— start of DATA PROVIDED —
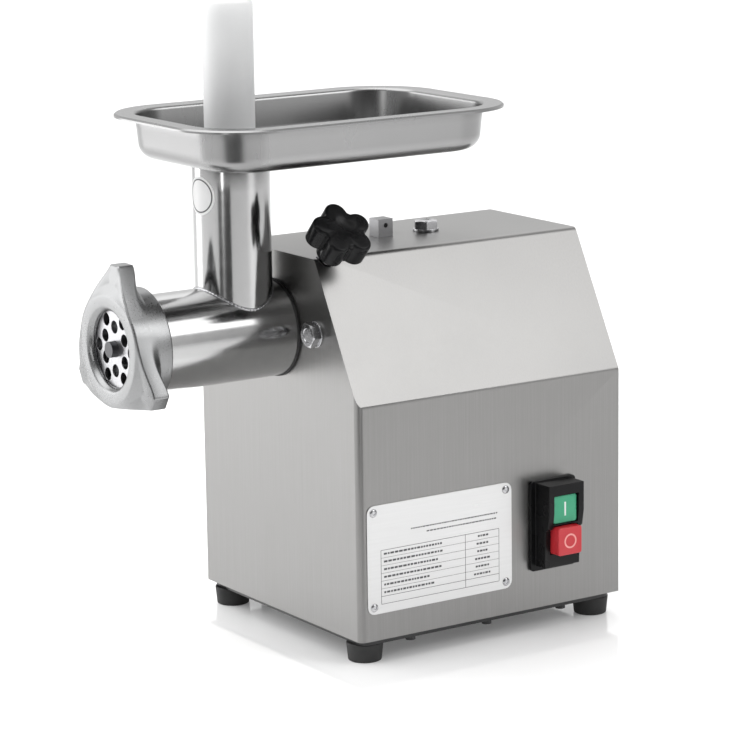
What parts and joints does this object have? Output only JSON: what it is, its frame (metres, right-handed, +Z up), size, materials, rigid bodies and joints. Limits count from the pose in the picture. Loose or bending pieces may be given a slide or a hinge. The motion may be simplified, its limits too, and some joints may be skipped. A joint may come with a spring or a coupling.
{
  "type": "electric meat grinder",
  "caption": "Electric meat grinder: bent sheet casing with a motor and gearbox, pull-out grinding head with screw ring, feed tube, food tray, pusher, star-knob lock and push buttons.",
  "frame": {"origin": "bottom middle of the part's bounding box", "axes": "+Z up, -Y towards the grinding head's outlet, +X towards the switch side"},
  "size_m": [0.2486, 0.3968, 0.488],
  "materials": {
    "casing_sheet": "brushed vertically",
    "polished_steel": "polished",
    "bolt_steel": "machined",
    "bearing_steel": "ground",
    "gear_steel": "cut",
    "plate_steel": "ground",
    "cast_alloy": "satin cast",
    "plate_alloy": "satin",
    "core_iron": "laminated",
    "copper_wire": "enamelled",
    "bronze": "satin",
    "black_paint": "satin",
    "black_plastic": "matte",
    "black_rubber": "matte",
    "white_plastic": "satin",
    "pale_plastic": "matte",
    "green_plastic": "satin",
    "red_plastic": "satin",
    "label_film": "printed",
    "lead_insulation": "matte"
  },
  "bodies": {
    "machine": {"casing_cover": "casing_sheet", "rear_panel": "casing_sheet", "base_slab": "black_paint", "rubber_feet": "black_rubber", "foot_screws": "bolt_steel", "base_screws": "black_paint", "rear_screws": "bolt_steel", "gearbox_housing": "cast_alloy", "gearbox_cover": "cast_alloy", "gearbox_screws": "bolt_steel", "flange_bolts": "bolt_steel", "flange_washers": "bolt_steel", "head_gasket": "black_rubber", "output_bearings": "bearing_steel", "layshaft_bearings": "bearing_steel", "motor_bearings": "bearing_steel", "output_seal": "black_rubber", "motor_shell": "cast_alloy", "stator_core": "core_iron", "stator_windings": "copper_wire", "motor_rear_bell": "cast_alloy", "motor_cradle": "black_paint", "motor_cradle_screws": "bolt_steel", "capacitor": "pale_plastic", "capacitor_clamp": "bolt_steel", "terminal_block": "pale_plastic", "wiring": "lead_insulation", "switch_housing": "black_plastic", "start_spring": "bearing_steel", "stop_spring": "bearing_steel", "rating_plate": "plate_alloy", "plate_rivets": "plate_alloy", "top_bracket": "black_paint", "top_bolt": "bolt_steel", "top_washer": "bolt_steel", "top_lug": "bolt_steel", "cable_gland": "black_plastic"},
    "rotor": {"rotor_core": "core_iron", "motor_shaft": "bearing_steel", "cooling_fan": "black_plastic"},
    "layshaft": {"layshaft_gear": "gear_steel", "layshaft_pinion": "gear_steel"},
    "output": {"output_gear": "gear_steel", "output_shaft": "bearing_steel"},
    "head": {"barrel": "polished_steel", "feed_tube": "polished_steel", "tube_label": "label_film", "shaft_bush": "bronze", "plate_pin": "bolt_steel", "grinder_plate": "plate_steel"},
    "worm": {"auger": "polished_steel", "thrust_washer": "white_plastic", "knife": "plate_steel"},
    "ring": {"ring_nut": "cast_alloy"},
    "tray_body": {"tray": "polished_steel"},
    "pusher_body": {"pusher": "white_plastic"},
    "lock": {"lock_knob": "black_plastic", "lock_screw": "bolt_steel"},
    "start": {"start_button": "green_plastic"},
    "stop": {"stop_button": "red_plastic"}
  },
  "joints": [
    {"name": "rotor_spin", "type": "hinge", "parent": "machine", "child": "rotor", "pos_m": [-0.01225, 0.0644, 0.1265], "axis": [0, 1, 0], "continuous": true},
    {"name": "layshaft_spin", "type": "hinge", "parent": "machine", "child": "layshaft", "pos_m": [-0.01225, 0.0644, 0.179], "axis": [0, 1, 0], "continuous": true},
    {"name": "output_spin", "type": "hinge", "parent": "machine", "child": "output", "pos_m": [-0.01225, 0.0644, 0.239], "axis": [0, 1, 0], "continuous": true},
    {"name": "head_slide", "type": "slide", "parent": "machine", "child": "head", "axis": [0, -1, 0], "range_m": [0, 0.06]},
    {"name": "auger_spin", "type": "hinge", "parent": "head", "child": "worm", "pos_m": [-0.01225, -0.0856, 0.239], "axis": [0, 1, 0], "continuous": true},
    {"name": "ring_nut_turn", "type": "hinge", "parent": "head", "child": "ring", "pos_m": [-0.01225, -0.1806, 0.239], "axis": [0, -1, 0], "range_deg": [0, 1080]},
    {"name": "tray_lift", "type": "slide", "parent": "head", "child": "tray_body", "axis": [0, 0, 1], "range_m": [0, 0.04]},
    {"name": "pusher_slide", "type": "slide", "parent": "head", "child": "pusher_body", "axis": [0, 0, 1], "range_m": [0, 0.14]},
    {"name": "lock_knob_turn", "type": "hinge", "parent": "machine", "child": "lock", "pos_m": [-0.01225, -0.0446, 0.239], "axis": [0.6947, 0, 0.7193], "range_deg": [0, 720]},
    {"name": "start_press", "type": "slide", "parent": "machine", "child": "start", "axis": [-1, 0, 0], "range_m": [0, 0.003], "stiffness_N_per_m": 900, "deforming": ["start_spring"]},
    {"name": "stop_press", "type": "slide", "parent": "machine", "child": "stop", "axis": [-1, 0, 0], "range_m": [0, 0.004], "stiffness_N_per_m": 900, "deforming": ["stop_spring"]}
  ],
  "couplings": [
    {"joint": "layshaft_spin", "follows": "rotor_spin", "ratio": -0.32075},
    {"joint": "output_spin", "follows": "rotor_spin", "ratio": 0.10692},
    {"joint": "auger_spin", "follows": "rotor_spin", "ratio": 0.10692}
  ]
}
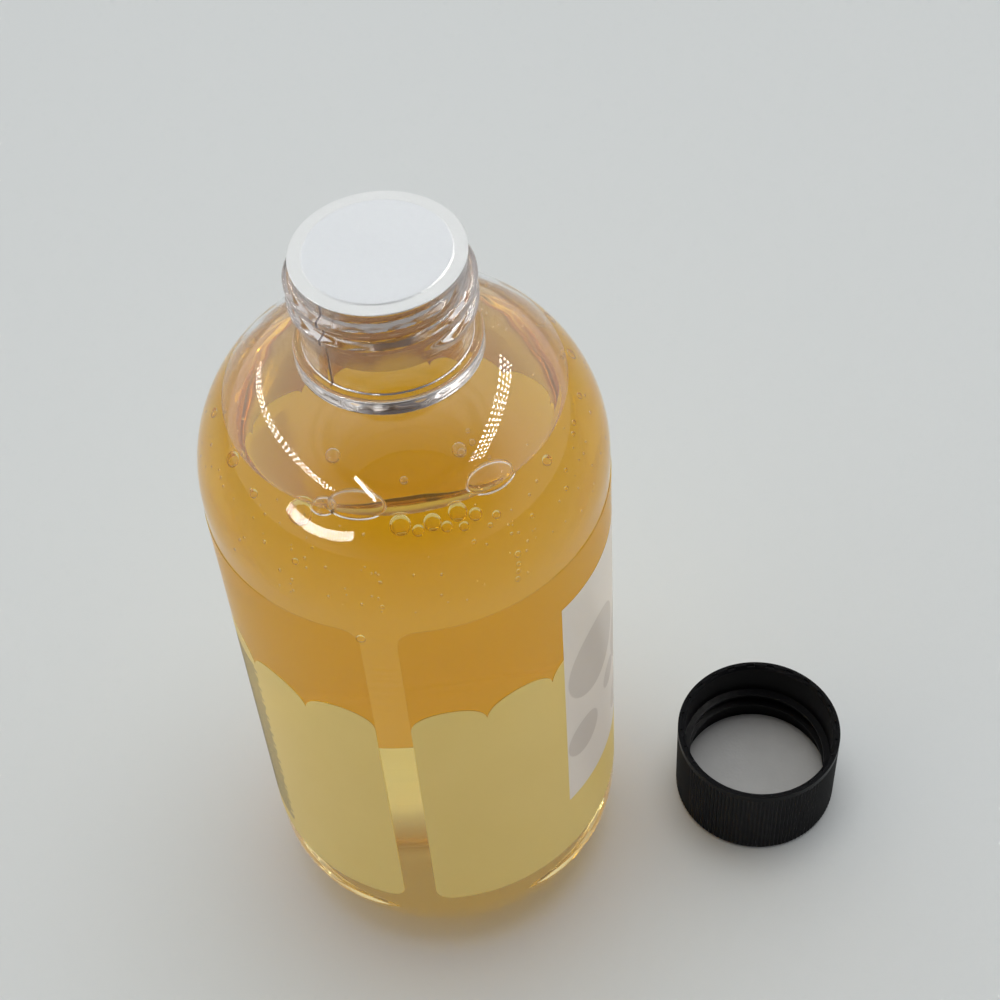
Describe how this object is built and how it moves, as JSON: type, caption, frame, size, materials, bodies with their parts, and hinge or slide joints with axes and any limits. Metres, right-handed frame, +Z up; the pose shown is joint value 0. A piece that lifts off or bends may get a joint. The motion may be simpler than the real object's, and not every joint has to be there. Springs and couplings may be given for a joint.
{
  "type": "bubble bath bottle",
  "caption": "Clear round bottle of amber bubble bath with a domed shoulder, foil-sealed threaded neck and wraparound film label, its ribbed screw cap upturned beside it.",
  "frame": {"origin": "on the bottle's axis, in the plane that the bottle stands on", "axes": "+Z up along the bottle's axis; the middle of the label's front panel faces -Y, and the upturned cap stands on that side"},
  "size_m": [0.0641, 0.1064, 0.1463],
  "materials": {
    "bottle_pet": "clear blown PET, gloss",
    "bubble_bath_liquid": "clear amber liquid",
    "seal_foil": "satin foil with a pressed ring",
    "label_film": "printed film: tinted clear field above, opaque pale field below",
    "cap_polypropylene": "satin black moulded polypropylene",
    "liner_foam": "pale foam disc"
  },
  "bodies": {
    "root": {"bottle": "bottle_pet", "bubble_bath": "bubble_bath_liquid", "foil_seal": "seal_foil", "wrap_label": "label_film", "cap": "cap_polypropylene", "cap_liner": "liner_foam"}
  },
  "joints": []
}
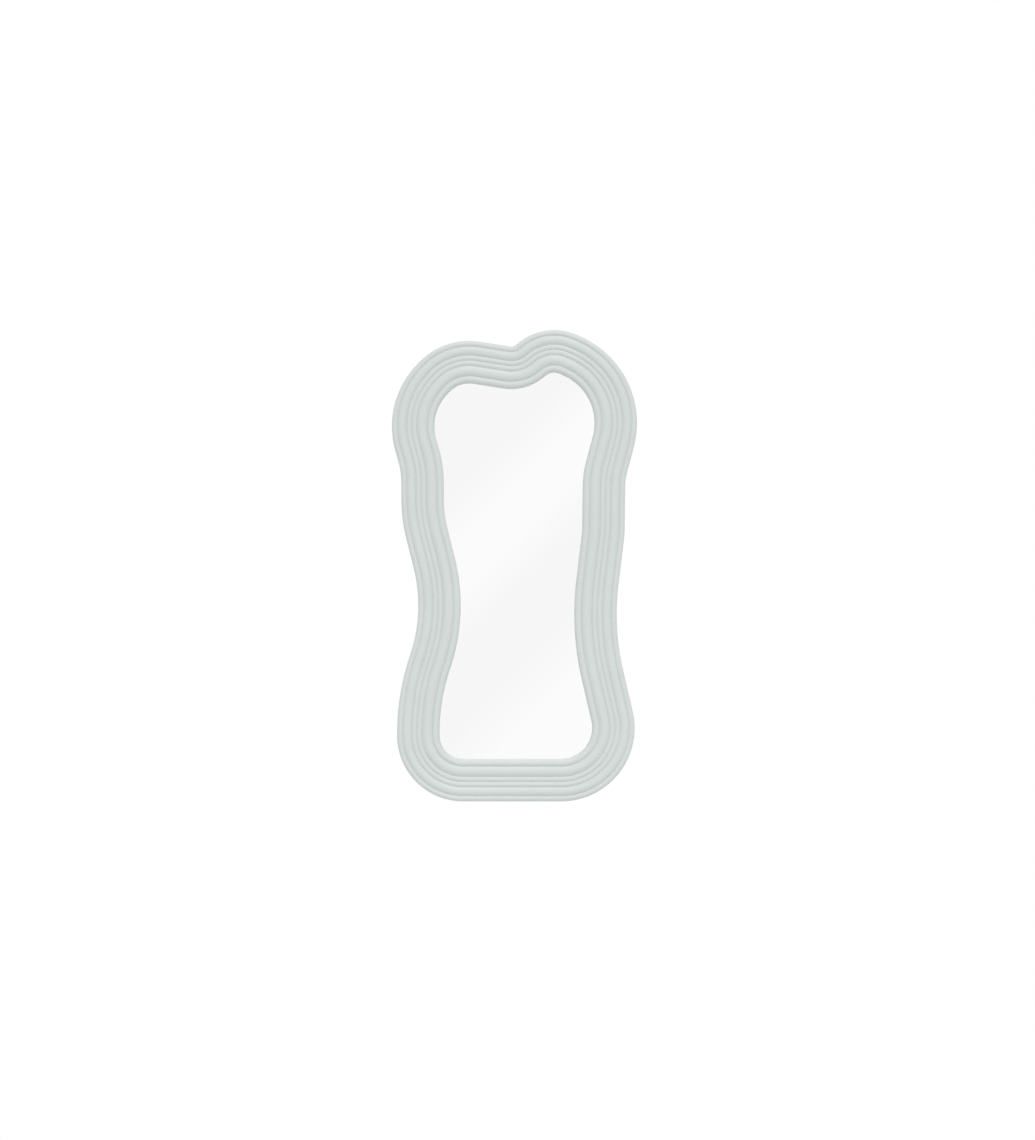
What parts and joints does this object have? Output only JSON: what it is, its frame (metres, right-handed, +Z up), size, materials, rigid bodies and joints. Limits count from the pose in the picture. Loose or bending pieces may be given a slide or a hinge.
— end of DATA PROVIDED —
» WHAT THE TASK ASKS: Every record above needs to be repeated word for word.

» REPLY:
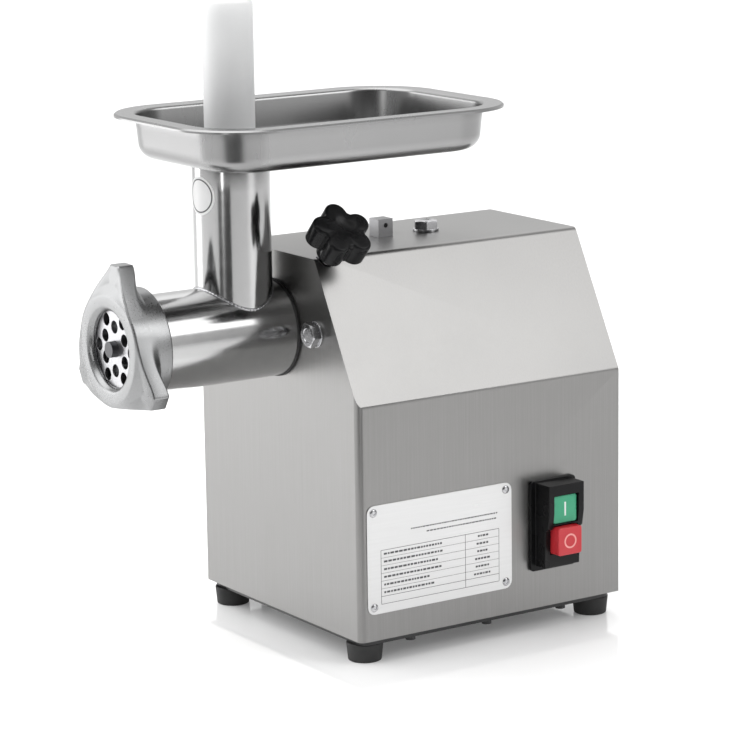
What parts and joints does this object have? Output only JSON: what it is, its frame (metres, right-handed, +Z up), size, materials, rigid bodies and joints. Limits count from the pose in the picture. Loose or bending pieces may be given a slide or a hinge. The motion may be simplified, its limits too, and some joints may be skipped. A joint may come with a spring or a coupling.
{
  "type": "electric meat grinder",
  "caption": "Electric meat grinder: bent sheet casing with a motor and gearbox, pull-out grinding head with screw ring, feed tube, food tray, pusher, star-knob lock and push buttons.",
  "frame": {"origin": "bottom middle of the part's bounding box", "axes": "+Z up, -Y towards the grinding head's outlet, +X towards the switch side"},
  "size_m": [0.2486, 0.3968, 0.488],
  "materials": {
    "casing_sheet": "brushed vertically",
    "polished_steel": "polished",
    "bolt_steel": "machined",
    "bearing_steel": "ground",
    "gear_steel": "cut",
    "plate_steel": "ground",
    "cast_alloy": "satin cast",
    "plate_alloy": "satin",
    "core_iron": "laminated",
    "copper_wire": "enamelled",
    "bronze": "satin",
    "black_paint": "satin",
    "black_plastic": "matte",
    "black_rubber": "matte",
    "white_plastic": "satin",
    "pale_plastic": "matte",
    "green_plastic": "satin",
    "red_plastic": "satin",
    "label_film": "printed",
    "lead_insulation": "matte"
  },
  "bodies": {
    "machine": {"casing_cover": "casing_sheet", "rear_panel": "casing_sheet", "base_slab": "black_paint", "rubber_feet": "black_rubber", "foot_screws": "bolt_steel", "base_screws": "black_paint", "rear_screws": "bolt_steel", "gearbox_housing": "cast_alloy", "gearbox_cover": "cast_alloy", "gearbox_screws": "bolt_steel", "flange_bolts": "bolt_steel", "flange_washers": "bolt_steel", "head_gasket": "black_rubber", "output_bearings": "bearing_steel", "layshaft_bearings": "bearing_steel", "motor_bearings": "bearing_steel", "output_seal": "black_rubber", "motor_shell": "cast_alloy", "stator_core": "core_iron", "stator_windings": "copper_wire", "motor_rear_bell": "cast_alloy", "motor_cradle": "black_paint", "motor_cradle_screws": "bolt_steel", "capacitor": "pale_plastic", "capacitor_clamp": "bolt_steel", "terminal_block": "pale_plastic", "wiring": "lead_insulation", "switch_housing": "black_plastic", "start_spring": "bearing_steel", "stop_spring": "bearing_steel", "rating_plate": "plate_alloy", "plate_rivets": "plate_alloy", "top_bracket": "black_paint", "top_bolt": "bolt_steel", "top_washer": "bolt_steel", "top_lug": "bolt_steel", "cable_gland": "black_plastic"},
    "rotor": {"rotor_core": "core_iron", "motor_shaft": "bearing_steel", "cooling_fan": "black_plastic"},
    "layshaft": {"layshaft_gear": "gear_steel", "layshaft_pinion": "gear_steel"},
    "output": {"output_gear": "gear_steel", "output_shaft": "bearing_steel"},
    "head": {"barrel": "polished_steel", "feed_tube": "polished_steel", "tube_label": "label_film", "shaft_bush": "bronze", "plate_pin": "bolt_steel", "grinder_plate": "plate_steel"},
    "worm": {"auger": "polished_steel", "thrust_washer": "white_plastic", "knife": "plate_steel"},
    "ring": {"ring_nut": "cast_alloy"},
    "tray_body": {"tray": "polished_steel"},
    "pusher_body": {"pusher": "white_plastic"},
    "lock": {"lock_knob": "black_plastic", "lock_screw": "bolt_steel"},
    "start": {"start_button": "green_plastic"},
    "stop": {"stop_button": "red_plastic"}
  },
  "joints": [
    {"name": "rotor_spin", "type": "hinge", "parent": "machine", "child": "rotor", "pos_m": [-0.01225, 0.0644, 0.1265], "axis": [0, 1, 0], "continuous": true},
    {"name": "layshaft_spin", "type": "hinge", "parent": "machine", "child": "layshaft", "pos_m": [-0.01225, 0.0644, 0.179], "axis": [0, 1, 0], "continuous": true},
    {"name": "output_spin", "type": "hinge", "parent": "machine", "child": "output", "pos_m": [-0.01225, 0.0644, 0.239], "axis": [0, 1, 0], "continuous": true},
    {"name": "head_slide", "type": "slide", "parent": "machine", "child": "head", "axis": [0, -1, 0], "range_m": [0, 0.06]},
    {"name": "auger_spin", "type": "hinge", "parent": "head", "child": "worm", "pos_m": [-0.01225, -0.0856, 0.239], "axis": [0, 1, 0], "continuous": true},
    {"name": "ring_nut_turn", "type": "hinge", "parent": "head", "child": "ring", "pos_m": [-0.01225, -0.1806, 0.239], "axis": [0, -1, 0], "range_deg": [0, 1080]},
    {"name": "tray_lift", "type": "slide", "parent": "head", "child": "tray_body", "axis": [0, 0, 1], "range_m": [0, 0.04]},
    {"name": "pusher_slide", "type": "slide", "parent": "head", "child": "pusher_body", "axis": [0, 0, 1], "range_m": [0, 0.14]},
    {"name": "lock_knob_turn", "type": "hinge", "parent": "machine", "child": "lock", "pos_m": [-0.01225, -0.0446, 0.239], "axis": [0.6947, 0, 0.7193], "range_deg": [0, 720]},
    {"name": "start_press", "type": "slide", "parent": "machine", "child": "start", "axis": [-1, 0, 0], "range_m": [0, 0.003], "stiffness_N_per_m": 900, "deforming": ["start_spring"]},
    {"name": "stop_press", "type": "slide", "parent": "machine", "child": "stop", "axis": [-1, 0, 0], "range_m": [0, 0.004], "stiffness_N_per_m": 900, "deforming": ["stop_spring"]}
  ],
  "couplings": [
    {"joint": "layshaft_spin", "follows": "rotor_spin", "ratio": -0.32075},
    {"joint": "output_spin", "follows": "rotor_spin", "ratio": 0.10692},
    {"joint": "auger_spin", "follows": "rotor_spin", "ratio": 0.10692}
  ]
}
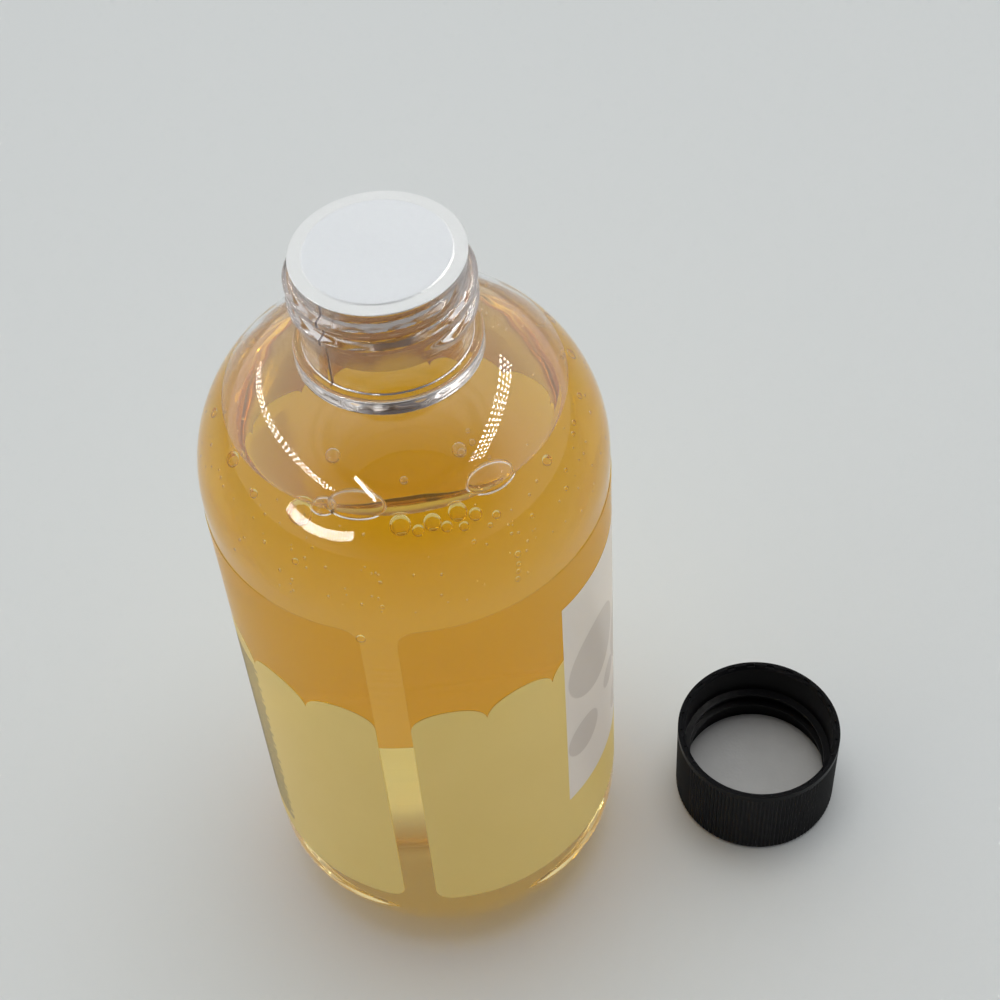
Describe how this object is built and how it moves, as JSON: type, caption, frame, size, materials, bodies with their parts, and hinge or slide joints with axes and any limits. Metres, right-handed frame, +Z up; the pose shown is joint value 0. A piece that lifts off or bends may get a joint. The motion may be simpler than the real object's, and not every joint has to be there. Springs and couplings may be given for a joint.
{
  "type": "bubble bath bottle",
  "caption": "Clear round bottle of amber bubble bath with a domed shoulder, foil-sealed threaded neck and wraparound film label, its ribbed screw cap upturned beside it.",
  "frame": {"origin": "on the bottle's axis, in the plane that the bottle stands on", "axes": "+Z up along the bottle's axis; the middle of the label's front panel faces -Y, and the upturned cap stands on that side"},
  "size_m": [0.0641, 0.1064, 0.1463],
  "materials": {
    "bottle_pet": "clear blown PET, gloss",
    "bubble_bath_liquid": "clear amber liquid",
    "seal_foil": "satin foil with a pressed ring",
    "label_film": "printed film: tinted clear field above, opaque pale field below",
    "cap_polypropylene": "satin black moulded polypropylene",
    "liner_foam": "pale foam disc"
  },
  "bodies": {
    "root": {"bottle": "bottle_pet", "bubble_bath": "bubble_bath_liquid", "foil_seal": "seal_foil", "wrap_label": "label_film", "cap": "cap_polypropylene", "cap_liner": "liner_foam"}
  },
  "joints": []
}
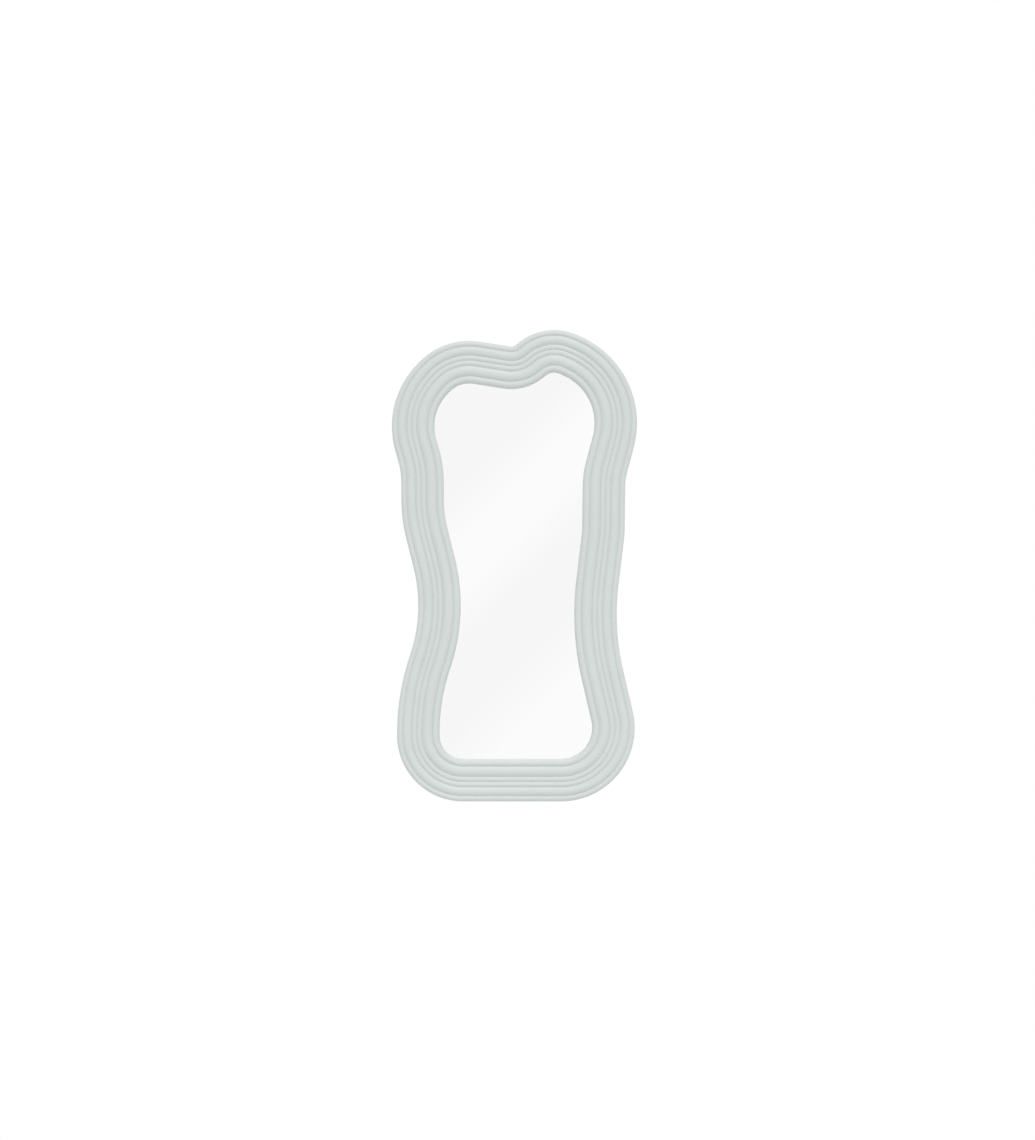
What parts and joints does this object have? Output only JSON: what it is, its frame (metres, right-handed, +Z up), size, materials, rigid bodies and joints. Limits count from the pose in the picture. Loose or bending pieces may be given a slide or a hinge.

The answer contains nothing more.